◆ Task description ◆
Reproduce all of the data exactly, with no line skipped.
--- Begin ---
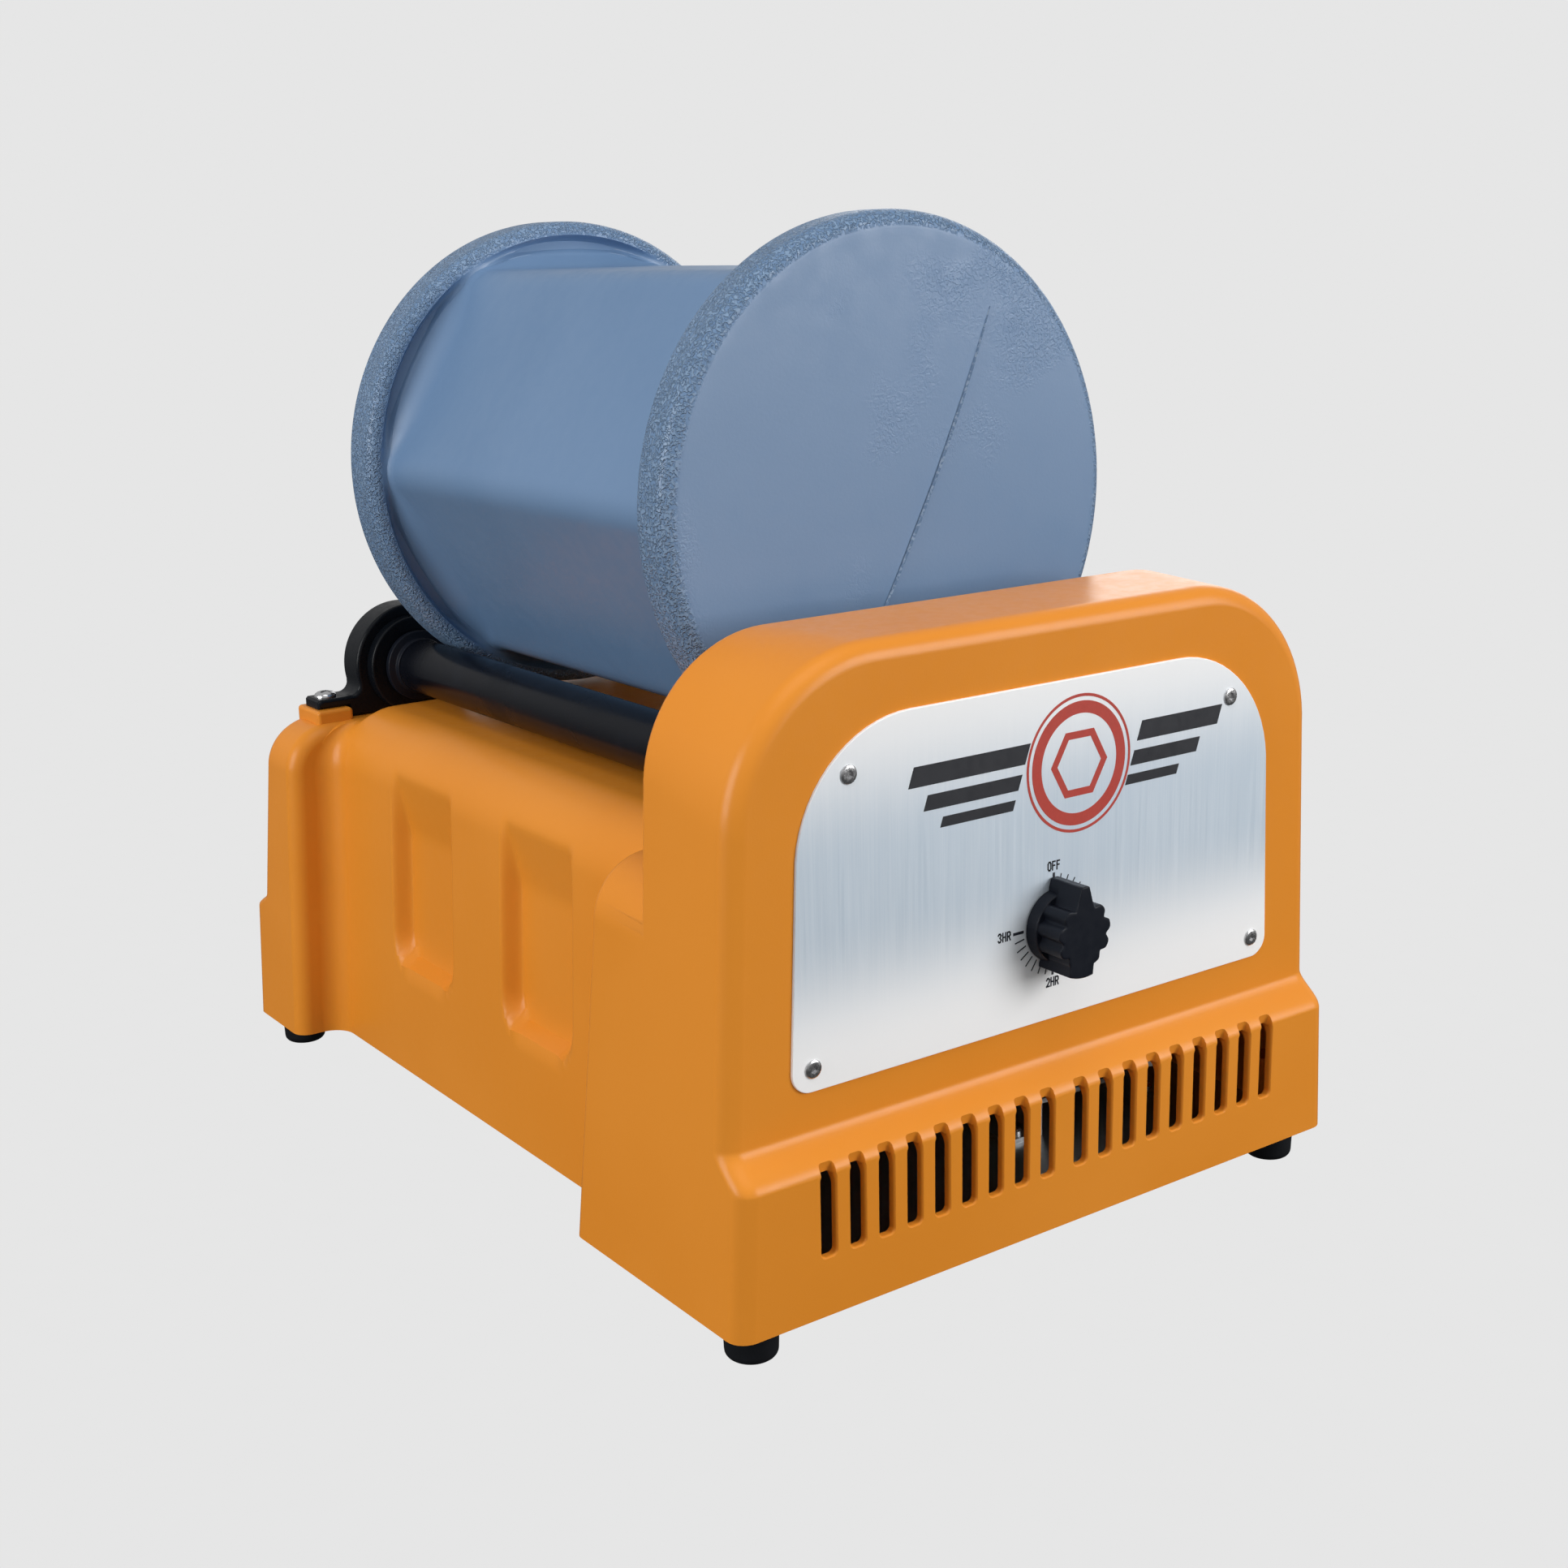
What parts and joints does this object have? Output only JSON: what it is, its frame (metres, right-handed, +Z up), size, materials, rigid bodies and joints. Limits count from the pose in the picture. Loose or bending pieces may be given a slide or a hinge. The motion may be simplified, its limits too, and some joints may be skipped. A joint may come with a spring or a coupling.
{
  "type": "rotary drum tumbler",
  "caption": "Bench tumbler: a six-sided drum with round flanges turns on two belt-driven rubber rollers in a moulded housing with a timer panel.",
  "frame": {"origin": "centre of the bounding box's base, on the surface that the rubber feet stand on", "axes": "+Z up; -Y towards the front panel; +Y along the drum's axis to the rear; +X to the right as seen from the front"},
  "size_m": [0.3, 0.4296, 0.3885],
  "materials": {
    "orange_shell": "moulded, semi-gloss, fine texture",
    "drum_shell": "moulded, glossy with a pebbled rim",
    "black_plastic": "satin moulded",
    "black_rubber": "satin",
    "steel_shaft": "ground",
    "zinc_screws": "bright plated",
    "face_metal": "brushed",
    "sheet_steel": "zinc plated",
    "laminations": "varnished",
    "coil_tape": "amber tape",
    "bearing_bronze": "sintered",
    "white_plastic": "moulded",
    "cast_aluminium": "die cast"
  },
  "bodies": {
    "base": {"housing": "orange_shell", "bottom_plate": "sheet_steel", "bottom_plate_screws": "zinc_screws", "rubber_feet": "black_rubber", "foot_screws": "zinc_screws", "face_plate": "face_metal", "face_plate_screws": "zinc_screws", "timer_case": "black_plastic", "timer_nut": "zinc_screws", "motor_stator": "laminations", "motor_coil": "coil_tape", "motor_front_bracket": "cast_aluminium", "motor_rear_bracket": "cast_aluminium", "motor_bushes": "bearing_bronze", "motor_bolts": "zinc_screws", "motor_mount": "sheet_steel", "motor_mount_screws": "zinc_screws", "drive_belt": "black_rubber", "front_bearing_left": "black_plastic", "front_bearing_right": "black_plastic", "front_bearing_screws": "zinc_screws", "rear_bearing_left": "black_plastic", "rear_bearing_right": "black_plastic", "rear_bearing_screws": "zinc_screws", "roller_bushes": "bearing_bronze", "cord_gland": "black_plastic", "gland_nut": "black_plastic", "terminal_block": "white_plastic", "terminal_screws": "zinc_screws"},
    "timer_dial": {"timer_shaft": "steel_shaft", "timer_knob": "black_plastic"},
    "motor_rotating": {"motor_shaft": "steel_shaft", "motor_rotor": "laminations", "motor_fan": "white_plastic", "motor_pulley": "cast_aluminium"},
    "drive_roller": {"drive_roller_shaft": "steel_shaft", "drive_roller_sleeve": "black_rubber", "drive_roller_collar": "black_plastic", "roller_pulley": "black_plastic"},
    "idler_roller": {"idler_roller_shaft": "steel_shaft", "idler_roller_sleeve": "black_rubber", "idler_roller_collar": "black_plastic"},
    "drum": {"drum_barrel": "drum_shell"},
    "lid": {"lid_cover": "black_plastic", "lid_gasket": "black_rubber", "lid_pressure_plate": "sheet_steel", "lid_stud": "zinc_screws", "lid_washer": "zinc_screws"},
    "clamp_knob": {"lid_knob": "black_plastic"}
  },
  "joints": [
    {"name": "drum_spin", "type": "hinge", "parent": "base", "child": "drum", "pos_m": [0, -0.11195, 0.28059], "axis": [0, 1, 0], "continuous": true},
    {"name": "drive_roller_spin", "type": "hinge", "parent": "base", "child": "drive_roller", "pos_m": [0.07437, -0.11195, 0.1854], "axis": [0, 1, 0], "continuous": true},
    {"name": "idler_roller_spin", "type": "hinge", "parent": "base", "child": "idler_roller", "pos_m": [-0.07437, -0.11195, 0.1854], "axis": [0, 1, 0], "continuous": true},
    {"name": "motor_spin", "type": "hinge", "parent": "base", "child": "motor_rotating", "pos_m": [0.07437, -0.14525, 0.0625], "axis": [0, 1, 0], "continuous": true},
    {"name": "timer_turn", "type": "hinge", "parent": "base", "child": "timer_dial", "pos_m": [0.0015, -0.19775, 0.1318], "axis": [0, 1, 0], "range_deg": [0, 270]},
    {"name": "lid_pull", "type": "slide", "parent": "drum", "child": "lid", "axis": [0, 1, 0], "range_m": [0, 0.1]},
    {"name": "clamp_knob_turn", "type": "hinge", "parent": "lid", "child": "clamp_knob", "pos_m": [0, 0.15525, 0.28059], "axis": [0, 1, 0], "range_deg": [0, 720]}
  ],
  "couplings": [
    {"joint": "drive_roller_spin", "follows": "drum_spin", "ratio": -8.5635},
    {"joint": "idler_roller_spin", "follows": "drum_spin", "ratio": -8.5635},
    {"joint": "motor_spin", "follows": "drum_spin", "ratio": -32.113}
  ]
}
--- End ---
◆ Solution to the problem ◆
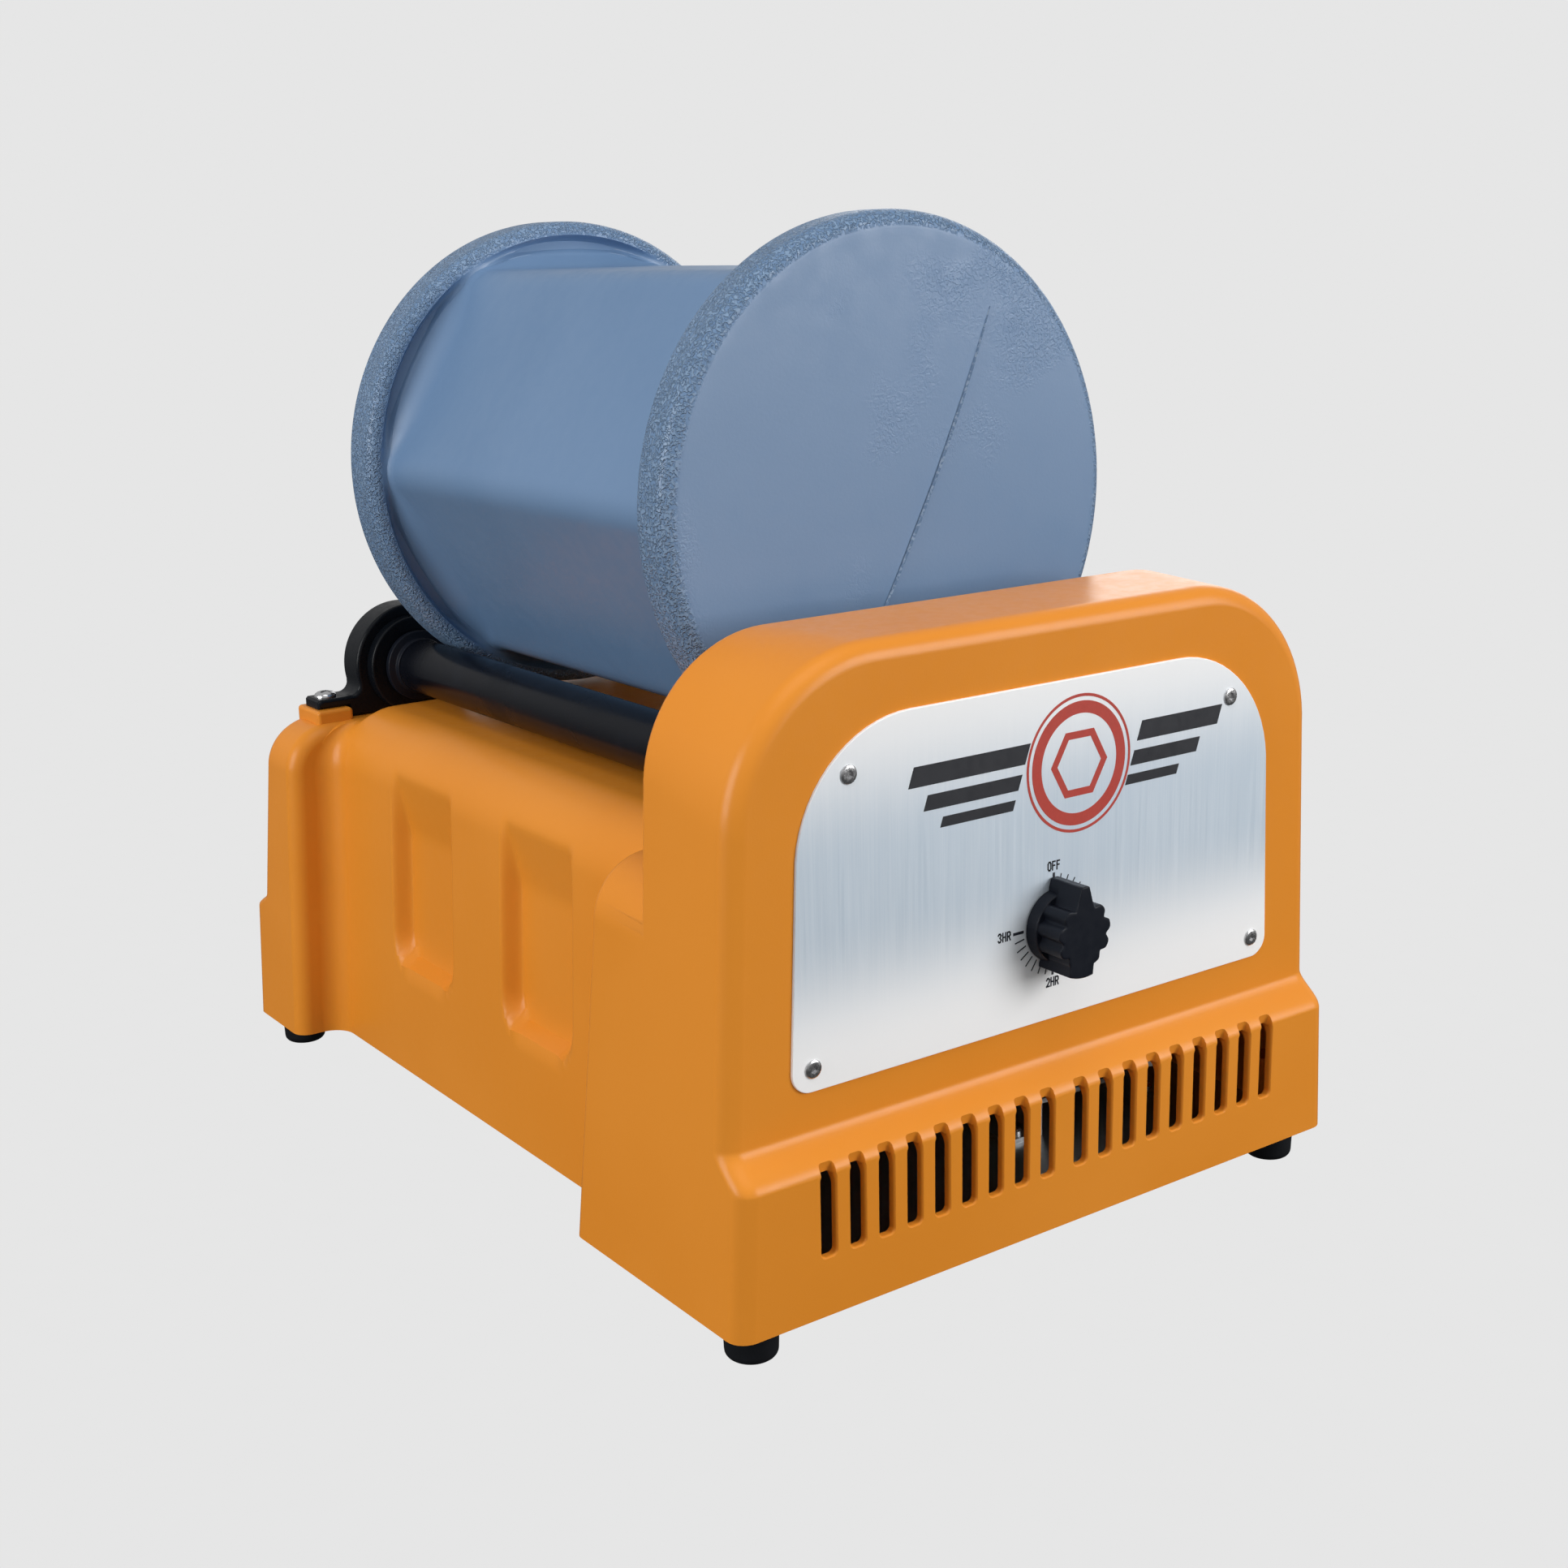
What parts and joints does this object have? Output only JSON: what it is, its frame (metres, right-handed, +Z up), size, materials, rigid bodies and joints. Limits count from the pose in the picture. Loose or bending pieces may be given a slide or a hinge. The motion may be simplified, its limits too, and some joints may be skipped. A joint may come with a spring or a coupling.
{
  "type": "rotary drum tumbler",
  "caption": "Bench tumbler: a six-sided drum with round flanges turns on two belt-driven rubber rollers in a moulded housing with a timer panel.",
  "frame": {"origin": "centre of the bounding box's base, on the surface that the rubber feet stand on", "axes": "+Z up; -Y towards the front panel; +Y along the drum's axis to the rear; +X to the right as seen from the front"},
  "size_m": [0.3, 0.4296, 0.3885],
  "materials": {
    "orange_shell": "moulded, semi-gloss, fine texture",
    "drum_shell": "moulded, glossy with a pebbled rim",
    "black_plastic": "satin moulded",
    "black_rubber": "satin",
    "steel_shaft": "ground",
    "zinc_screws": "bright plated",
    "face_metal": "brushed",
    "sheet_steel": "zinc plated",
    "laminations": "varnished",
    "coil_tape": "amber tape",
    "bearing_bronze": "sintered",
    "white_plastic": "moulded",
    "cast_aluminium": "die cast"
  },
  "bodies": {
    "base": {"housing": "orange_shell", "bottom_plate": "sheet_steel", "bottom_plate_screws": "zinc_screws", "rubber_feet": "black_rubber", "foot_screws": "zinc_screws", "face_plate": "face_metal", "face_plate_screws": "zinc_screws", "timer_case": "black_plastic", "timer_nut": "zinc_screws", "motor_stator": "laminations", "motor_coil": "coil_tape", "motor_front_bracket": "cast_aluminium", "motor_rear_bracket": "cast_aluminium", "motor_bushes": "bearing_bronze", "motor_bolts": "zinc_screws", "motor_mount": "sheet_steel", "motor_mount_screws": "zinc_screws", "drive_belt": "black_rubber", "front_bearing_left": "black_plastic", "front_bearing_right": "black_plastic", "front_bearing_screws": "zinc_screws", "rear_bearing_left": "black_plastic", "rear_bearing_right": "black_plastic", "rear_bearing_screws": "zinc_screws", "roller_bushes": "bearing_bronze", "cord_gland": "black_plastic", "gland_nut": "black_plastic", "terminal_block": "white_plastic", "terminal_screws": "zinc_screws"},
    "timer_dial": {"timer_shaft": "steel_shaft", "timer_knob": "black_plastic"},
    "motor_rotating": {"motor_shaft": "steel_shaft", "motor_rotor": "laminations", "motor_fan": "white_plastic", "motor_pulley": "cast_aluminium"},
    "drive_roller": {"drive_roller_shaft": "steel_shaft", "drive_roller_sleeve": "black_rubber", "drive_roller_collar": "black_plastic", "roller_pulley": "black_plastic"},
    "idler_roller": {"idler_roller_shaft": "steel_shaft", "idler_roller_sleeve": "black_rubber", "idler_roller_collar": "black_plastic"},
    "drum": {"drum_barrel": "drum_shell"},
    "lid": {"lid_cover": "black_plastic", "lid_gasket": "black_rubber", "lid_pressure_plate": "sheet_steel", "lid_stud": "zinc_screws", "lid_washer": "zinc_screws"},
    "clamp_knob": {"lid_knob": "black_plastic"}
  },
  "joints": [
    {"name": "drum_spin", "type": "hinge", "parent": "base", "child": "drum", "pos_m": [0, -0.11195, 0.28059], "axis": [0, 1, 0], "continuous": true},
    {"name": "drive_roller_spin", "type": "hinge", "parent": "base", "child": "drive_roller", "pos_m": [0.07437, -0.11195, 0.1854], "axis": [0, 1, 0], "continuous": true},
    {"name": "idler_roller_spin", "type": "hinge", "parent": "base", "child": "idler_roller", "pos_m": [-0.07437, -0.11195, 0.1854], "axis": [0, 1, 0], "continuous": true},
    {"name": "motor_spin", "type": "hinge", "parent": "base", "child": "motor_rotating", "pos_m": [0.07437, -0.14525, 0.0625], "axis": [0, 1, 0], "continuous": true},
    {"name": "timer_turn", "type": "hinge", "parent": "base", "child": "timer_dial", "pos_m": [0.0015, -0.19775, 0.1318], "axis": [0, 1, 0], "range_deg": [0, 270]},
    {"name": "lid_pull", "type": "slide", "parent": "drum", "child": "lid", "axis": [0, 1, 0], "range_m": [0, 0.1]},
    {"name": "clamp_knob_turn", "type": "hinge", "parent": "lid", "child": "clamp_knob", "pos_m": [0, 0.15525, 0.28059], "axis": [0, 1, 0], "range_deg": [0, 720]}
  ],
  "couplings": [
    {"joint": "drive_roller_spin", "follows": "drum_spin", "ratio": -8.5635},
    {"joint": "idler_roller_spin", "follows": "drum_spin", "ratio": -8.5635},
    {"joint": "motor_spin", "follows": "drum_spin", "ratio": -32.113}
  ]
}